▶ [Supplied material]
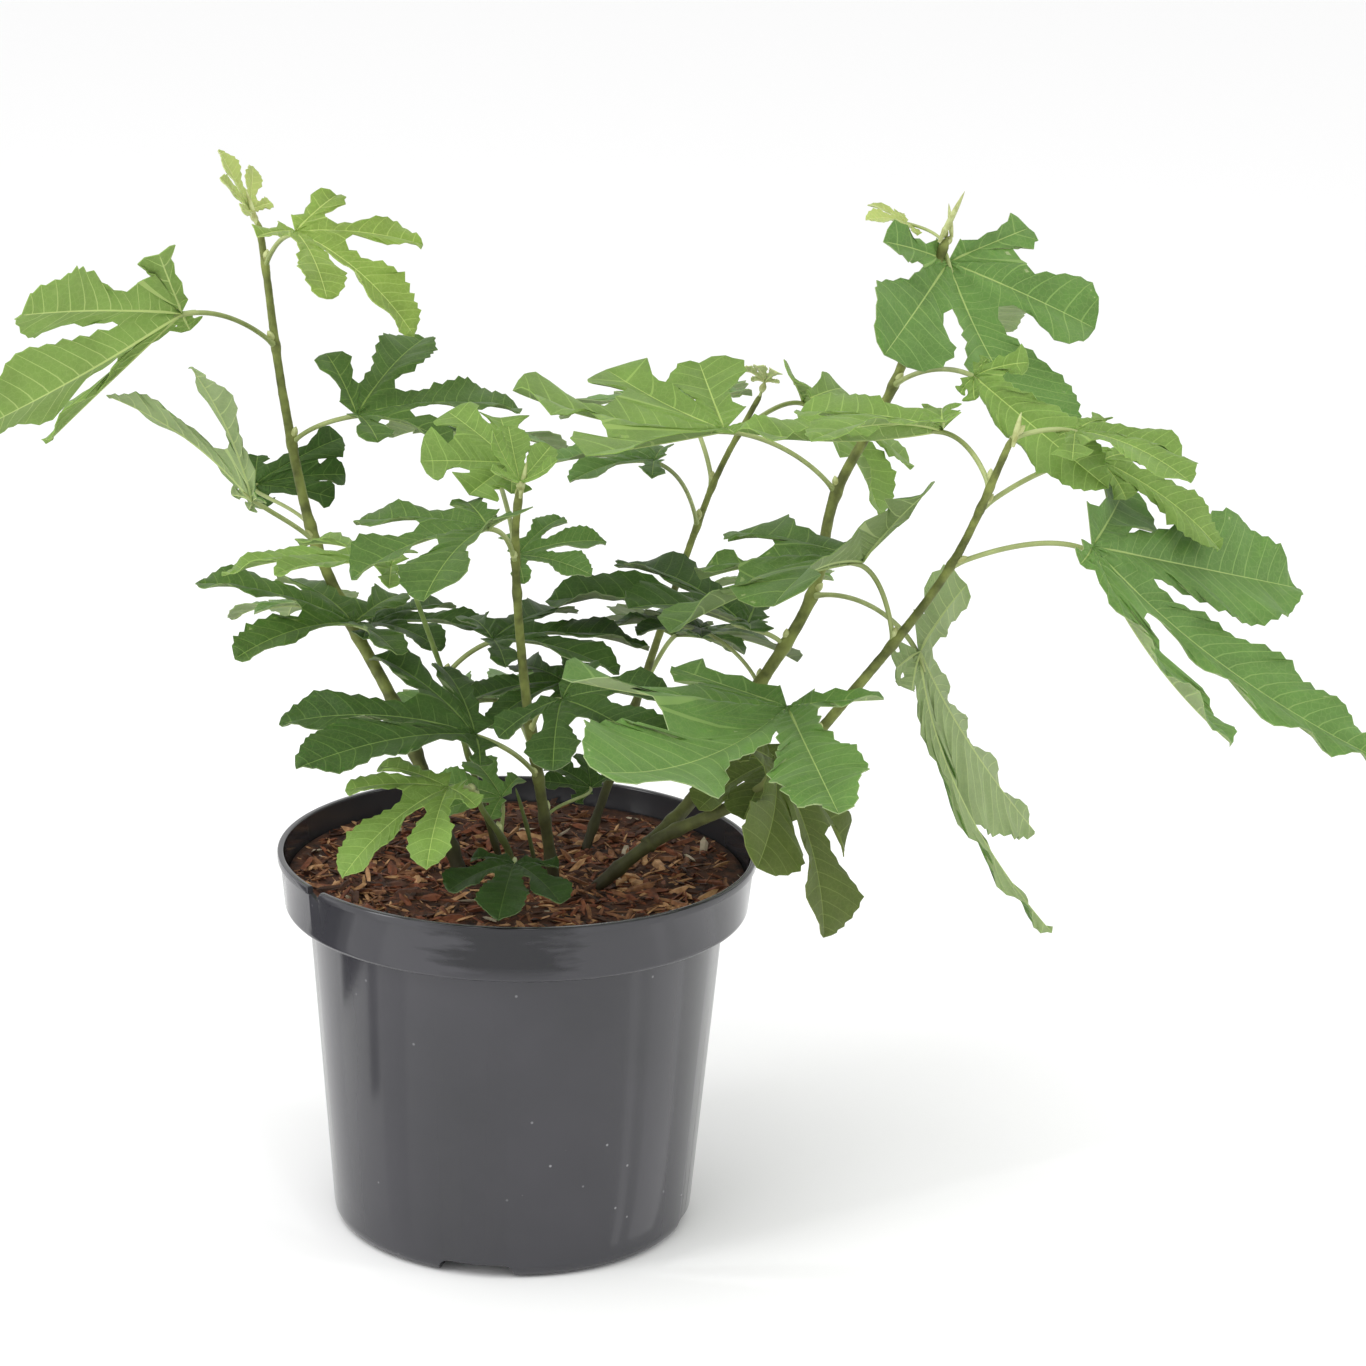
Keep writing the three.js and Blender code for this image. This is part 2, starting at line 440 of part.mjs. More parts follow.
--
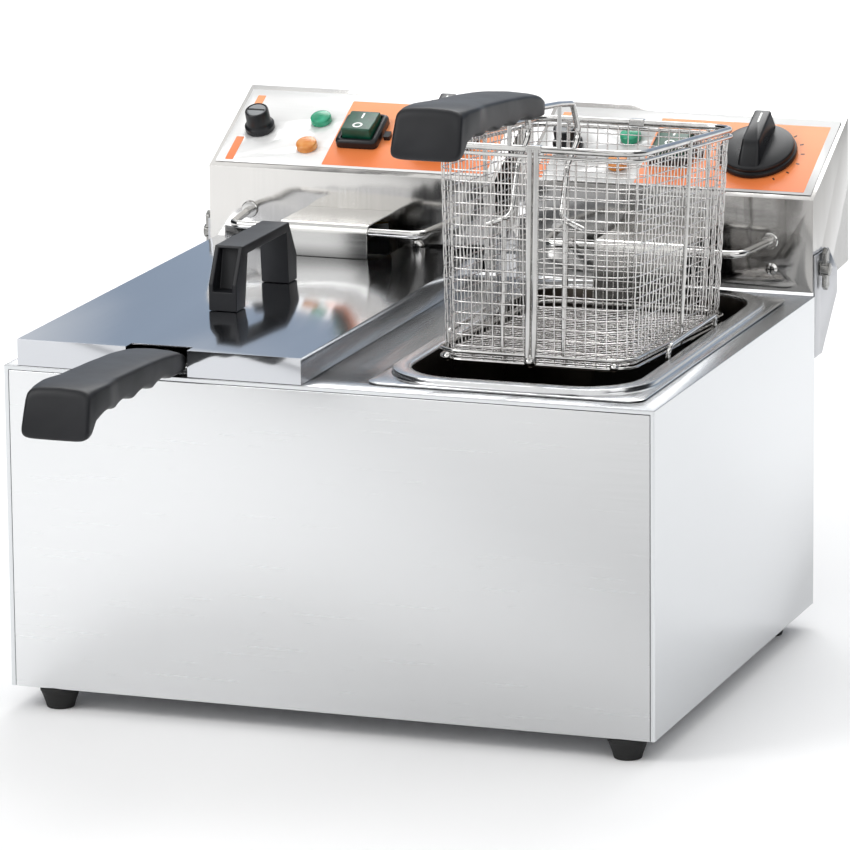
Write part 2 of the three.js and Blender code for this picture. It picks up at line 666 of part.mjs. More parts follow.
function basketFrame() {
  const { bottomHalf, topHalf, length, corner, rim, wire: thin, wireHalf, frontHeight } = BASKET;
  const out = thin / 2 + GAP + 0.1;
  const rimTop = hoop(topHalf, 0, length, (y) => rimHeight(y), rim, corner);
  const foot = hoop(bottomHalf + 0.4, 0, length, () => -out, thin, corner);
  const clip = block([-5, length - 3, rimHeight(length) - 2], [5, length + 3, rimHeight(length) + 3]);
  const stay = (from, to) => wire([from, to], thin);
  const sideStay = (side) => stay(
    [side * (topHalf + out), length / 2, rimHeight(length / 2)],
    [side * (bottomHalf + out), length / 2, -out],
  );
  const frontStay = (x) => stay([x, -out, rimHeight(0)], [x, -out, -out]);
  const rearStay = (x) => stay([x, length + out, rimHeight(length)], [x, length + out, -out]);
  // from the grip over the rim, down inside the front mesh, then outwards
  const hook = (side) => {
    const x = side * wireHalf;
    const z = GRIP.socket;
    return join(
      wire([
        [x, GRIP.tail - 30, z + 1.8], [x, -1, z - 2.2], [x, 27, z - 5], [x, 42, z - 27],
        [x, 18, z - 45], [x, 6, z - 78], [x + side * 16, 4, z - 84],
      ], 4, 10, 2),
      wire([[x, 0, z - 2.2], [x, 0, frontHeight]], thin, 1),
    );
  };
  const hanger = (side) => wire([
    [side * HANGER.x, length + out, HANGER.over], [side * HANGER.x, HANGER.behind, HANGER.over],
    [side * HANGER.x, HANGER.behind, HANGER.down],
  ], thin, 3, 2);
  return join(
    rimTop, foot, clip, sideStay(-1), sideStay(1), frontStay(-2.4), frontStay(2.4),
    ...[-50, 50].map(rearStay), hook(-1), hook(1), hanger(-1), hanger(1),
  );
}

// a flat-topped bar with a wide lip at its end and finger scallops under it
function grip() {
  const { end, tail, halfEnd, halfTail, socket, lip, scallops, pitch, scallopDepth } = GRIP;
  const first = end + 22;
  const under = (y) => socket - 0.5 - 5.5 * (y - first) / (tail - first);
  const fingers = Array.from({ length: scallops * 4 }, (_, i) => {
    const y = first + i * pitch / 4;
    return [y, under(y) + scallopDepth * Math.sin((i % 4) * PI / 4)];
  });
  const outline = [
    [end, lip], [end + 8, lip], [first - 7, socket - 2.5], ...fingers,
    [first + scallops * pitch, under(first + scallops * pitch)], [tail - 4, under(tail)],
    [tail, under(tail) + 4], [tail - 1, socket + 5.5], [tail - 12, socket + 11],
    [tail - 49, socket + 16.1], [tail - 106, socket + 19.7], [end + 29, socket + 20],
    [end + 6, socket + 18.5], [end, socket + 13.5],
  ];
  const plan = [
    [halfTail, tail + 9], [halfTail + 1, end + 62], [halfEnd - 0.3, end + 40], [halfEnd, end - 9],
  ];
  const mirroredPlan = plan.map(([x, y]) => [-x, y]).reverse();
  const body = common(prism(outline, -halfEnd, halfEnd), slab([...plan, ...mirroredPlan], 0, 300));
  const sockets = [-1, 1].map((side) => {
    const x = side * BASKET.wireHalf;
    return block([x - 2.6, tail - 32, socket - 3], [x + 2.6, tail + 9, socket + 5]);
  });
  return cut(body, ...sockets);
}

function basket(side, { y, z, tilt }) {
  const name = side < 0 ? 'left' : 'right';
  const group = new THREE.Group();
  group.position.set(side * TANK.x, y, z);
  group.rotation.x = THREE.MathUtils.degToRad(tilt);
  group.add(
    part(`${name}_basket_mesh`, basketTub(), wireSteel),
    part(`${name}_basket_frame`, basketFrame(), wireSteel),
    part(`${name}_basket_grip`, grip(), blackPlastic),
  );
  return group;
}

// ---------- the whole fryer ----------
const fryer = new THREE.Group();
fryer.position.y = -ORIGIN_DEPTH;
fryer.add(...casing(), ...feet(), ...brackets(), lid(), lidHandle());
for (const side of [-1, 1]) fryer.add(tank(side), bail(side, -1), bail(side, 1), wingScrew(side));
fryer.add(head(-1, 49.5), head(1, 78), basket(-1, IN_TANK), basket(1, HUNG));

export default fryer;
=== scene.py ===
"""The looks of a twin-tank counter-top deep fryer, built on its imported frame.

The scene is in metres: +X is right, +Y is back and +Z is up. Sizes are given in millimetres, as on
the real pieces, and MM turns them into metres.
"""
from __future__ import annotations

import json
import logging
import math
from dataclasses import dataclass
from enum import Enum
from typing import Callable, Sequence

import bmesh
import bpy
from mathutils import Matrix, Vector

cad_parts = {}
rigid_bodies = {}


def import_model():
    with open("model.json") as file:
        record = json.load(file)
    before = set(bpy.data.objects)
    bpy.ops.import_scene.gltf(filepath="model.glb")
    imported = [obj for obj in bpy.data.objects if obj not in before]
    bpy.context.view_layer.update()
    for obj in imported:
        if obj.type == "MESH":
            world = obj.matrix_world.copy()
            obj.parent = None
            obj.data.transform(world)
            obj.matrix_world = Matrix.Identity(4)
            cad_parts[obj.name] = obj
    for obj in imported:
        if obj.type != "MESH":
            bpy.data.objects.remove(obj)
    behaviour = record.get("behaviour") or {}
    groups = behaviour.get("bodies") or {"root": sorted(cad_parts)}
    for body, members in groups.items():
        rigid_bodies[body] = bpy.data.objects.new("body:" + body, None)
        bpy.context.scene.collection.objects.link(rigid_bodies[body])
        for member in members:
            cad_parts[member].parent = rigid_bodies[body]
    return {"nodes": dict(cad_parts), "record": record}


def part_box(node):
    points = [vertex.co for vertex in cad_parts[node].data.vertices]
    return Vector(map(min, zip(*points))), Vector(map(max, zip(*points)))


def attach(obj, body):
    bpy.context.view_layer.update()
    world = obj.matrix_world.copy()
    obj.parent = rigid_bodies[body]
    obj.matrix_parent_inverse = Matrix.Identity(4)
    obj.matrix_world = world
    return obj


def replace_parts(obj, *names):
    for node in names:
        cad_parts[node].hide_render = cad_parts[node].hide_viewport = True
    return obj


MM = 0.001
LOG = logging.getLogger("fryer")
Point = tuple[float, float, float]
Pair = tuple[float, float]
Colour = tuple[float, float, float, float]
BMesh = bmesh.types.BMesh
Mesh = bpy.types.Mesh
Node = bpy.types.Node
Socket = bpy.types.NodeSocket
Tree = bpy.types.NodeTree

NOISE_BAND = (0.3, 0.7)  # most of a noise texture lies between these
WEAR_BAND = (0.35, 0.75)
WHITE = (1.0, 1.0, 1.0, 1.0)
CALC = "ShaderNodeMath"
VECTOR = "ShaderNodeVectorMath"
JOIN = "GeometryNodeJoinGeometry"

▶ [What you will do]
Copy the records above exactly, beginning at the line that contains "---------- the whole" and stopping after the line that contains "points = [vertex.co".

▶ [Solution below]
// ---------- the whole fryer ----------
const fryer = new THREE.Group();
fryer.position.y = -ORIGIN_DEPTH;
fryer.add(...casing(), ...feet(), ...brackets(), lid(), lidHandle());
for (const side of [-1, 1]) fryer.add(tank(side), bail(side, -1), bail(side, 1), wingScrew(side));
fryer.add(head(-1, 49.5), head(1, 78), basket(-1, IN_TANK), basket(1, HUNG));

export default fryer;
=== scene.py ===
"""The looks of a twin-tank counter-top deep fryer, built on its imported frame.

The scene is in metres: +X is right, +Y is back and +Z is up. Sizes are given in millimetres, as on
the real pieces, and MM turns them into metres.
"""
from __future__ import annotations

import json
import logging
import math
from dataclasses import dataclass
from enum import Enum
from typing import Callable, Sequence

import bmesh
import bpy
from mathutils import Matrix, Vector

cad_parts = {}
rigid_bodies = {}


def import_model():
    with open("model.json") as file:
        record = json.load(file)
    before = set(bpy.data.objects)
    bpy.ops.import_scene.gltf(filepath="model.glb")
    imported = [obj for obj in bpy.data.objects if obj not in before]
    bpy.context.view_layer.update()
    for obj in imported:
        if obj.type == "MESH":
            world = obj.matrix_world.copy()
            obj.parent = None
            obj.data.transform(world)
            obj.matrix_world = Matrix.Identity(4)
            cad_parts[obj.name] = obj
    for obj in imported:
        if obj.type != "MESH":
            bpy.data.objects.remove(obj)
    behaviour = record.get("behaviour") or {}
    groups = behaviour.get("bodies") or {"root": sorted(cad_parts)}
    for body, members in groups.items():
        rigid_bodies[body] = bpy.data.objects.new("body:" + body, None)
        bpy.context.scene.collection.objects.link(rigid_bodies[body])
        for member in members:
            cad_parts[member].parent = rigid_bodies[body]
    return {"nodes": dict(cad_parts), "record": record}


def part_box(node):
    points = [vertex.co for vertex in cad_parts[node].data.vertices]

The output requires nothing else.